Jim and Dave doing the cheeseburger march. The pond to their left is
called "Trail Camp", and is where most people camp on their way to climbing Mt.
Whitney. It's tent city down there. The lake right in front of them is Consultation Lake,
and the lake on the shelf of the canyon in the trees further on is Lone Pine Lake. The
weather looks okay when I took this shot, but it wasn't long until we were pelted with
hail and freezing rain. But it was still a glorious descent back to civilization after
three weeks of pooping in the woods.
On our way out after finishing the JMT! Jim and Dave at Trail Camp under Mt. Whitney.

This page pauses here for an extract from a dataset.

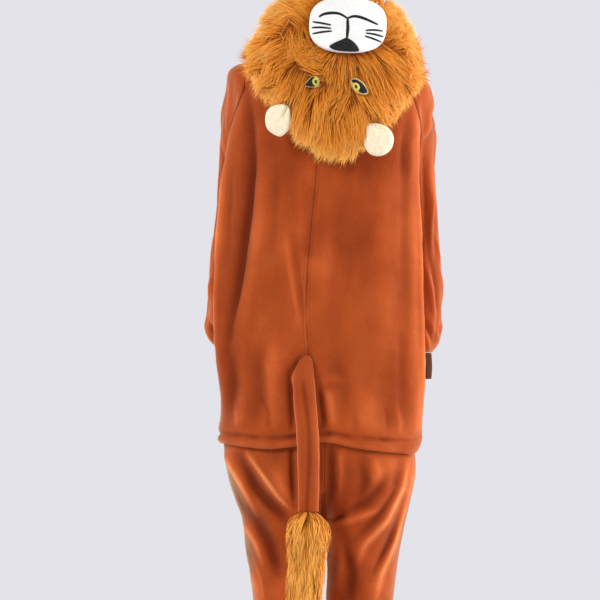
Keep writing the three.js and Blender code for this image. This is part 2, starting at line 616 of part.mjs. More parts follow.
// The nose: a flat rounded triangle on the muzzle's dome
function makeNose() {
  const muzzle = PATCHES[0];
  const height = (x, z) => {
    const share = Math.min(0.98, Math.hypot((x - muzzle.x) / muzzle.wide, (z - muzzle.z) / muzzle.high));
    return muzzle.rise * (0.35 + 0.65 * Math.sqrt(1 - share * share));
  };
  const ring = (share, lift) => Array.from({ length: 15 }, (_, i) => {
    const angle = (i / 15) * 2 * Math.PI;
    const round = 1 - 0.16 * Math.cos(3 * (angle - Math.PI / 2));
    const x = NOSE.x + share * NOSE.wide * 0.55 * Math.cos(angle) * round;
    const z = NOSE.z + share * NOSE.high * 0.6 * Math.sin(angle) * round;
    const { turn, v } = hoodUnder(x, z);
    return hoodPoint(turn, v).addScaledVector(outward(hoodPoint, turn, v, 1), height(x, z) + lift);
  });
  const rings = [
    ...[0.2, 0.6, 1].map((share) => ring(share, -NOSE.sink)),
    ring(1, NOSE.thick * 0.6),
    ...[0.6, 0.2].map((share) => ring(share, NOSE.thick)),
  ];
  add('nose', seated(loft(rings), ['muzzle']), BLACK);
}

// The tail: a sewn tube, flattened from front to back
function makeTail() {
  const rings = steps(0, TAIL.length - 1, TAIL.length * 2).map((row) =>
    Array.from({ length: TAIL_SIDES }, (_, i) => {
      const angle = (-i / TAIL_SIDES) * 2 * Math.PI;
      return new THREE.Vector3(
        along(TAIL, 'x', row) + along(TAIL, 'wide', row) * Math.cos(angle),
        along(TAIL, 'y', row) + along(TAIL, 'deep', row) * Math.sin(angle),
        along(TAIL, 'z', row),
      );
    }));
  add('tail', seated(loft(rings), ['back_left', 'back_right']), FLEECE);
}

// One lock of the tuft: a tapering strand of four sides that leaves the head and hangs
function lock(ring, index) {
  const angle = ((index / ring.count) * 360 + ring.start) * DEG;
  const out = new THREE.Vector3(Math.cos(angle), Math.sin(angle) * 0.8, 0);
  const across = new THREE.Vector3(-Math.sin(angle), Math.cos(angle), 0);
  const length = ring.length * (0.86 + 0.14 * Math.sin(index * 2.4));
  const rings = steps(0, 1, LOCK_STEPS).map((t) => {
    const reach = mix(ring.root - 8, ring.flare, ease(t * 2.2)) - ring.flare * 0.28 * t * t;
    const middle = new THREE.Vector3(TUFT.x, TUFT.y, TUFT.z - ring.drop - t * length).addScaledVector(out, reach);
    const half = (ring.width / 2) * (1 - t) ** 0.55 + 0.5;
    const deep = half * 0.62;
    return [[1, 1], [-1, 1], [-1, -1], [1, -1]].map(([a, b]) =>
      middle.clone().addScaledVector(across, a * half).addScaledVector(out, b * deep));
  });
  return loft(rings);
}

function makeTuft() {
  const head = new THREE.SphereGeometry(1, 12, 8);
  head.scale(TUFT.head, TUFT.head * 0.85, TUFT.headDrop / 2);
  head.translate(TUFT.x, TUFT.y, TUFT.z - TUFT.headDrop / 2);
  head.deleteAttribute('normal');
  head.deleteAttribute('uv');
  let tuft = solidOf(head);
  for (const ring of LOCK_RINGS) {
    for (let i = 0; i < ring.count; i += 1) tuft = tuft.add(solidOf(lock(ring, i)));
  }
  add('tail_tuft', geometryOf(largest(tuft)), MANE);
}

// The placket lies over the centre front seam, and the buttons lie on it
function makeFrontClosing() {
  const lifted = (off) => (x, row) => {
    const angle = 180 - (x / along(BODY, 'front', row)) / DEG;
    const turn = angle > 180 ? angle - 360 : angle;
    const point = body(turn, row);
    point.y += off;
    return point;
  };
  const placket = wall({
    surface: lifted(PLACKET.thick),
    us: steps(-PLACKET.half, PLACKET.half, 2),
    vs: steps(PLACKET.fromRow, PLACKET.toRow, PLACKET.rows),
    thick: () => PLACKET.thick + PLACKET.sink,
    sign: -1,
  });
  add('placket', seated(placket, ['front_left', 'front_right']), FLEECE);
  steps(BUTTONS.bottomRow, BUTTONS.topRow, BUTTONS.count - 1).forEach((row, i) => {
    const over = lifted(SEAM * 2 + PLACKET.thick);
    const seat = over(0, row);
    const slope = over(0, row + 0.2).sub(over(0, row - 0.2));
    const button = new THREE.CylinderGeometry(BUTTONS.radius, BUTTONS.radius, BUTTONS.thick, 16);
    button.translate(0, BUTTONS.thick / 2, 0);
    button.rotateX(-Math.atan2(slope.y, slope.z));
    button.translate(seat.x, seat.y, seat.z);
    add(`button_${i + 1}`, button, BUTTON);
  });
}

makePanels();
makeSleeves();
makeLegs();
makeCuffs();
makeHood();
makePatches();
makeNose();
makeTail();
makeTuft();
makeFrontClosing();

export default onesie;
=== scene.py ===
# Lion onesie: the looks of its cloth, mane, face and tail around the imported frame.
# Shapes are worked out in millimetres, as the frame's are, and written in metres.
import math

import bpy
import numpy as np
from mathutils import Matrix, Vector


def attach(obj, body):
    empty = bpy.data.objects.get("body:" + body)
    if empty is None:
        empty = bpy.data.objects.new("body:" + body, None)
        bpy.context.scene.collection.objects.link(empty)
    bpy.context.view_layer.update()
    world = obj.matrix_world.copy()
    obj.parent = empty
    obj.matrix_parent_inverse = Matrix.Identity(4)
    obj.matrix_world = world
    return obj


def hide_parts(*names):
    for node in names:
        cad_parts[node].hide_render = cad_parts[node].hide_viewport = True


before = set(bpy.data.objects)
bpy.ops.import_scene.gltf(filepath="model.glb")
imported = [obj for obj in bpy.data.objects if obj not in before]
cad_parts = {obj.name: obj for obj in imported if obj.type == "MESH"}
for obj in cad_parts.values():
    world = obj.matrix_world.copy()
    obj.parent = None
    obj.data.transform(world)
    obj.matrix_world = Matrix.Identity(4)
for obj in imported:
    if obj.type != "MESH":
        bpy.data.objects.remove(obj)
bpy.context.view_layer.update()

# Measures, in millimetres

MM = 0.001
PX = 1.95  # millimetres for each pixel of the photograph
PX_ORIGIN = (324.0, 70.0)  # the pixel that the frame's origin is seen at
CLOTH = 2.2  # the shell's thickness
SEAM = 0.5  # clear gap at a seam
SQUARENESS = 2.4  # of the body's sections: 2 is an ellipse
SIDES = (("left", -1), ("right", 1))
FOLD_SHADE_SOFTNESS = 8.5  # how many millimetres of relief the painted fold shade and highlight take to level off
LEG_SHADE_BOOST = 1.55  # the legs' relief shows this much more in their painted fold shade and highlight
SLEEVE_ROWS, LEG_ROWS = 6, 13
MANE_STRANDS, MANE_CLUMPS = 19500, 240  # on each half
TUFT_STRANDS, TUFT_CLUMPS = 14500, 260
TUFT_CORE_RINGS, TUFT_CORE_SIDES = 14, 24
STITCH_SIDES = 6
rng = np.random.default_rng(11)


def at_px(*points):
    """Places across and up in millimetres from pixels of the photograph."""
    return [((x - PX_ORIGIN[0]) * PX, (PX_ORIGIN[1] - y) * PX) for x, y in points]


FRAME_SIDE = 600 * PX  # the photograph's frame at the plane that its pixels are measured on
PLANE_Y = -40.0  # how far that plane lies from the origin
CAMERA_AWAY = 14000.0
(CAMERA_X, CAMERA_Z), = at_px((300, 300))


def seen(points):
    """Where the camera sees points, across and up on the pixels' plane."""
    nearer = (CAMERA_AWAY + PLANE_Y) / (CAMERA_AWAY + points[..., 1])
    across = CAMERA_X + (points[..., 0] - CAMERA_X) * nearer
    up = CAMERA_Z + (points[..., 2] - CAMERA_Z) * nearer
    return across, up


def table(columns, rows):
    """Rows of numbers as one array for each named column."""
    values = np.array(rows, dtype=float)
    return {name: values[:, i] for i, name in enumerate(columns.split())}


# Body sections from the hem up to the neck, the same as the frame's
BODY = table("z left right back front flank seam", [
    (-728, 203, 184, 126, 120, 203, -28), (-712, 209, 190, 135, 127, 207, -30),
    (-690, 206, 190, 131, 124, 202, -31), (-644, 224, 208, 134, 124, 184, -32),
    (-590, 247, 223, 138, 122, 150, -31), (-546, 255, 225, 140, 120, 136, -31),
    (-466, 260, 224, 142, 118, 134, -35), (-359, 246, 218, 140, 114, 130, -30),
    (-281, 236, 213, 137, 112, 128, -23), (-203, 226, 208, 133, 112, 136, -15),
    (-117, 205, 214, 127, 110, 168, -8), (-47, 181, 202, 118, 104, 178, -4),
    (-8, 170, 194, 108, 96, 176, 0), (14, 152, 172, 97, 88, 158, 3),
    (30, 124, 140, 86, 80, 128, 5), (42, 98, 112, 77, 73, 102, 6), (50, 76, 88, 70, 68, 82, 6),
])
NECK_ROW = 16
FRONT_NECK_DROP = 1.3
FLANK_RIGHT = 0.93
FLANK_BLEND = (62, 98)
SIDE_SEAM = 98
SHOULDER_SEAM = 90
ARMHOLE_ROW, ARMHOLE_HALF, ARMHOLE_OPEN = 10.95, 2.05, 27
HEM = table("x drop", [(-205, 0), (-110, 10), (-60, 5), (0, -4), (60, 8), (120, 16), (190, 22)])
HEM_ROWS = 4
RIGHT_FULL = 5  # the bloused cloth is this much fuller at its lower right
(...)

As we dropped down the eastside of Mt. Whitney, just a few steep downhill miles from culminating our journey, we came to Outpost Camp. Outpost Camp is one of the popular places to camp for those climbing Mt. Whitney, and it's in a beautiful setting, surrounded by huge ridges on three sides with a big meadow in the middle. This waterfall cascades off a cliff and the creek continues down through the meadow. It was raining when I took this photo, and thunder resounded through the basin. Jim S. and Surfer Dave were probably a mile down the trail in front of me, as I couldn't pass up scenes like this with my camera. I was so happy descending the steep switchbacks back down to Whitney Portal, where the end of our journey and fatty bacon cheeseburgers and Coke® awaited us. The sense of accomplishment from completing such a thru-hike is pretty awesome, and our emotions ran high... we couldn't wipe the smiles off our faces for the next couple of days! It just felt good. In the next two days after coming off the mountain, we ate a month's worth of pizza and cheeseburgers. And looking up at those glorious High Sierra peaks from outside our hotel room in Lone Pine, we can't wait to get back in there again. We have next year's trip(s) already planned. Life is good®.
That's Jim on the left, me on the right, and a couple guys we met on the
trail (one of them finished the hike with us, one bailed) at our Lone Pine hotel parking
lot the next morning after the trip. That's Mt. Whitney® in the background. We were on
that summit the day before, woo hoo! Pizza is a wonderful substance.